*TO BE DONE*
Repeat exactly the lines from the one containing "Reconstruct the object" through the one containing "INNER_SLOPE = atan2(INNER_RIM_RADIUS", both lines included, please, without any other lines.
◇ ◇ ◇
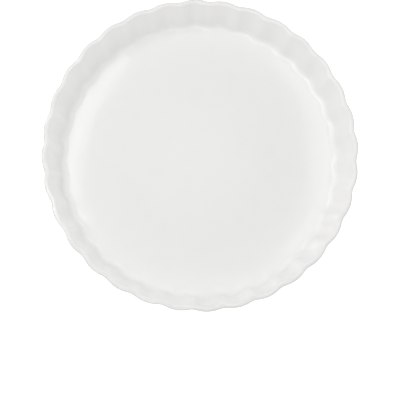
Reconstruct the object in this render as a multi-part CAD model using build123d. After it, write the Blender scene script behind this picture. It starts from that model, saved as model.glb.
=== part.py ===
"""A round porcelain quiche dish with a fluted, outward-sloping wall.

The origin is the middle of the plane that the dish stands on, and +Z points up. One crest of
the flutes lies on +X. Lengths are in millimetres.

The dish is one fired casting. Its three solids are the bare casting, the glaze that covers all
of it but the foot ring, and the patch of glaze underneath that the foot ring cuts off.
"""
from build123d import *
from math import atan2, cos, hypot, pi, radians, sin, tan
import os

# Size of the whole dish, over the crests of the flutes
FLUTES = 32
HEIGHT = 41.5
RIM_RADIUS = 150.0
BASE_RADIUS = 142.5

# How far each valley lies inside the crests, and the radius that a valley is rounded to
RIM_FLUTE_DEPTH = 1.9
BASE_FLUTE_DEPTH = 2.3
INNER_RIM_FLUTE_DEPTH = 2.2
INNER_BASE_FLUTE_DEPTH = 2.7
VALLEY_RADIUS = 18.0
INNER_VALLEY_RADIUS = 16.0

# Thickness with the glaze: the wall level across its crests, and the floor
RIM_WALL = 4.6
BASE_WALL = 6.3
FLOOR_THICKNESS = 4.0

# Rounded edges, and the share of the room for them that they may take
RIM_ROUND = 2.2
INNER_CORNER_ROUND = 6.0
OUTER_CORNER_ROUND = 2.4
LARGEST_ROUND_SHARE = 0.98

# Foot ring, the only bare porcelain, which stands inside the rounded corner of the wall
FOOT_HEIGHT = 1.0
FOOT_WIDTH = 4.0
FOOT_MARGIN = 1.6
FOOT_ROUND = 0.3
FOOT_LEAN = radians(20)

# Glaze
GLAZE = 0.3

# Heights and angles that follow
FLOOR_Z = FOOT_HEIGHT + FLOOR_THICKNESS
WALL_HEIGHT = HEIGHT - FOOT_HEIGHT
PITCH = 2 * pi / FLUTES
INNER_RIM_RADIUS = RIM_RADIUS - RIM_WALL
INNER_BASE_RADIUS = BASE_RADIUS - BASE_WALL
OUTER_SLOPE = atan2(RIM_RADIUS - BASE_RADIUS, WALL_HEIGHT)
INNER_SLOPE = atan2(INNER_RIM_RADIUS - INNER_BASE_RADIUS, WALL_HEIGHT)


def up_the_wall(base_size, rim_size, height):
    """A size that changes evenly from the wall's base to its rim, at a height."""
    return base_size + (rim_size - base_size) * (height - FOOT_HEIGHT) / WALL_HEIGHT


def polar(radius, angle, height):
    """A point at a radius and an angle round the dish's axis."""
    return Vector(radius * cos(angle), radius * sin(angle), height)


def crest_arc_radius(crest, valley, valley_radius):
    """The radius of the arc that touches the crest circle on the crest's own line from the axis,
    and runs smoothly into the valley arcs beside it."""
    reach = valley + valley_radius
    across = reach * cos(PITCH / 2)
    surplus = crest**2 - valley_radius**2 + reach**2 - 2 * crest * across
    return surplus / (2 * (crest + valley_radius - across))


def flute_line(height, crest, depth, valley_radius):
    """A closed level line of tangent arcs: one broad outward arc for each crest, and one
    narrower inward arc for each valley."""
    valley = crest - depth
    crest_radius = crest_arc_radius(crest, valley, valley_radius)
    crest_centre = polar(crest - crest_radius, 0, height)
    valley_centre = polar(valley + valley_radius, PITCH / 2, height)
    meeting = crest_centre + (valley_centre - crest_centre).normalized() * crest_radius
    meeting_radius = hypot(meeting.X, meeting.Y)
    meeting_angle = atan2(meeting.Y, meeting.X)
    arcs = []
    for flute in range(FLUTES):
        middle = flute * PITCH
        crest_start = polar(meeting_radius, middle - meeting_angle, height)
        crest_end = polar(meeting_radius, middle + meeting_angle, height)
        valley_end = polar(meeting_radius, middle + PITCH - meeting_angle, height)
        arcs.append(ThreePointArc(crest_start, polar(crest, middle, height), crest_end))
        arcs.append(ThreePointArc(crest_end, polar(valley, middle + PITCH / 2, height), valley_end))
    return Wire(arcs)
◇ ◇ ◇
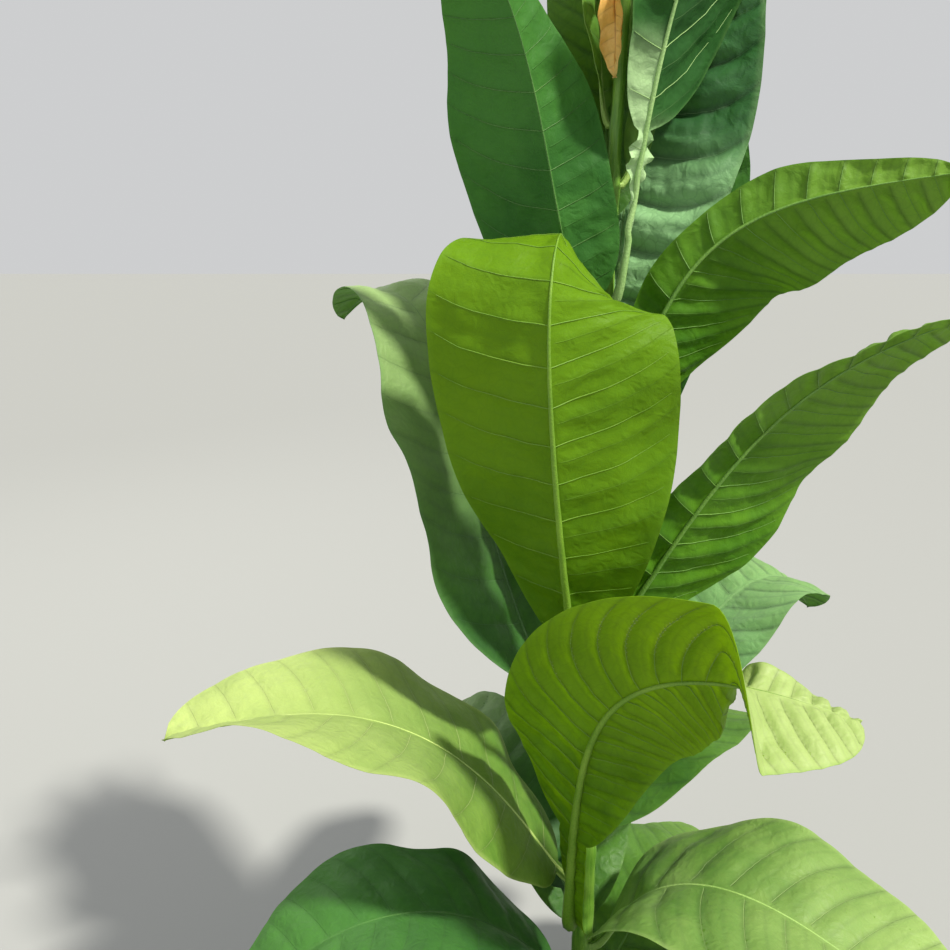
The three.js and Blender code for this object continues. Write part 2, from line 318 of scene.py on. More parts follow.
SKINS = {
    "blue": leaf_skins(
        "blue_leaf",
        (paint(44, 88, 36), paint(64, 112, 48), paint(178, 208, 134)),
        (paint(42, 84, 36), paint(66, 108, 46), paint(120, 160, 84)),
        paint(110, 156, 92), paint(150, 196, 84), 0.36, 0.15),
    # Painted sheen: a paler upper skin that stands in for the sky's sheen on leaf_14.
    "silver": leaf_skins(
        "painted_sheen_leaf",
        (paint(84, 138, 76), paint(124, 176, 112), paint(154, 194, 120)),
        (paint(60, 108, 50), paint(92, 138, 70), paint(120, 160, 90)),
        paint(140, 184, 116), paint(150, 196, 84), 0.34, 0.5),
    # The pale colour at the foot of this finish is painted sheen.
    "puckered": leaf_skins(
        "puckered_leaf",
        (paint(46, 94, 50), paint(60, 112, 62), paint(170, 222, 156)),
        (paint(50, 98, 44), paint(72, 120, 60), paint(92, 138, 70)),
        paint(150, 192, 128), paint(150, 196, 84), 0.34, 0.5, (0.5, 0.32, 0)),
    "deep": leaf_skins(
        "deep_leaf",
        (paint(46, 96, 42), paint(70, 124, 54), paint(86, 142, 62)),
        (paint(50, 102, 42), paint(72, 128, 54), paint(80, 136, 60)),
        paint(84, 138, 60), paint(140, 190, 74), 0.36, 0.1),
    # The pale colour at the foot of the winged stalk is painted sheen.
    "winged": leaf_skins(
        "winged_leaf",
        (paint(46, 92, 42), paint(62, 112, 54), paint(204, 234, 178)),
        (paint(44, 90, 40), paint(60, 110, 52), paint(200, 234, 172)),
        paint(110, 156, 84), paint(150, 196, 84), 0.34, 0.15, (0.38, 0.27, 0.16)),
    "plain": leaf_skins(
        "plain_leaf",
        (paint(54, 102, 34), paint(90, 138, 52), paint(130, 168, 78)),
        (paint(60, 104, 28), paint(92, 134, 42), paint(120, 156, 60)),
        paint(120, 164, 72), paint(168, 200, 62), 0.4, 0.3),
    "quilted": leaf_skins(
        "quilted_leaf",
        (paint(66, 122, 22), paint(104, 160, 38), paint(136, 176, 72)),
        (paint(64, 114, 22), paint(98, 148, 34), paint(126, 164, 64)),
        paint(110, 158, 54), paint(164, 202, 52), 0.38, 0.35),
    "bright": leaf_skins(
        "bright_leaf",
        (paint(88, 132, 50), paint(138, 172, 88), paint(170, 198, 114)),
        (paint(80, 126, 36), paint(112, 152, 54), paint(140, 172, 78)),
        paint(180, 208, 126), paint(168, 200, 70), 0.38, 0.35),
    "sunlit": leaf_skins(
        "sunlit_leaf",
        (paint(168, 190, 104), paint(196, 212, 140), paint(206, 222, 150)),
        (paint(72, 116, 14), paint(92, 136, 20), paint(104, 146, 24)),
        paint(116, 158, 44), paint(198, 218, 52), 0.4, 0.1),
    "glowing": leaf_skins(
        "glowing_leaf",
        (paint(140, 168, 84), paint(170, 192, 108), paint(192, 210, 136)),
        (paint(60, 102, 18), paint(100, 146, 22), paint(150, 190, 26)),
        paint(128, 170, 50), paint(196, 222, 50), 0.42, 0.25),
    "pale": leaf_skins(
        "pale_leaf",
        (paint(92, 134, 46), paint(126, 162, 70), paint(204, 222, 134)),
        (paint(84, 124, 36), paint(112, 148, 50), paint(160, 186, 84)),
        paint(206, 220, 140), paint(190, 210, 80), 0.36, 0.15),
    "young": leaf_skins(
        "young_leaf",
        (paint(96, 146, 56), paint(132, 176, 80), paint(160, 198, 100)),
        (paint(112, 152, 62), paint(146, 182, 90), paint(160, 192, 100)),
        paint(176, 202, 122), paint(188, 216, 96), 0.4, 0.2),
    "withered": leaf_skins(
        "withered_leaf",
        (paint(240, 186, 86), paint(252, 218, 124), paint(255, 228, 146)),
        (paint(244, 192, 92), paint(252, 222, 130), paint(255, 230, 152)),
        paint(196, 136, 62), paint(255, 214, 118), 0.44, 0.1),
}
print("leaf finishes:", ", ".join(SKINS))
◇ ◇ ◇
*THE REPLY*
Reconstruct the object in this render as a multi-part CAD model using build123d. After it, write the Blender scene script behind this picture. It starts from that model, saved as model.glb.
=== part.py ===
"""A round porcelain quiche dish with a fluted, outward-sloping wall.

The origin is the middle of the plane that the dish stands on, and +Z points up. One crest of
the flutes lies on +X. Lengths are in millimetres.

The dish is one fired casting. Its three solids are the bare casting, the glaze that covers all
of it but the foot ring, and the patch of glaze underneath that the foot ring cuts off.
"""
from build123d import *
from math import atan2, cos, hypot, pi, radians, sin, tan
import os

# Size of the whole dish, over the crests of the flutes
FLUTES = 32
HEIGHT = 41.5
RIM_RADIUS = 150.0
BASE_RADIUS = 142.5

# How far each valley lies inside the crests, and the radius that a valley is rounded to
RIM_FLUTE_DEPTH = 1.9
BASE_FLUTE_DEPTH = 2.3
INNER_RIM_FLUTE_DEPTH = 2.2
INNER_BASE_FLUTE_DEPTH = 2.7
VALLEY_RADIUS = 18.0
INNER_VALLEY_RADIUS = 16.0

# Thickness with the glaze: the wall level across its crests, and the floor
RIM_WALL = 4.6
BASE_WALL = 6.3
FLOOR_THICKNESS = 4.0

# Rounded edges, and the share of the room for them that they may take
RIM_ROUND = 2.2
INNER_CORNER_ROUND = 6.0
OUTER_CORNER_ROUND = 2.4
LARGEST_ROUND_SHARE = 0.98

# Foot ring, the only bare porcelain, which stands inside the rounded corner of the wall
FOOT_HEIGHT = 1.0
FOOT_WIDTH = 4.0
FOOT_MARGIN = 1.6
FOOT_ROUND = 0.3
FOOT_LEAN = radians(20)

# Glaze
GLAZE = 0.3

# Heights and angles that follow
FLOOR_Z = FOOT_HEIGHT + FLOOR_THICKNESS
WALL_HEIGHT = HEIGHT - FOOT_HEIGHT
PITCH = 2 * pi / FLUTES
INNER_RIM_RADIUS = RIM_RADIUS - RIM_WALL
INNER_BASE_RADIUS = BASE_RADIUS - BASE_WALL
OUTER_SLOPE = atan2(RIM_RADIUS - BASE_RADIUS, WALL_HEIGHT)
INNER_SLOPE = atan2(INNER_RIM_RADIUS - INNER_BASE_RADIUS, WALL_HEIGHT)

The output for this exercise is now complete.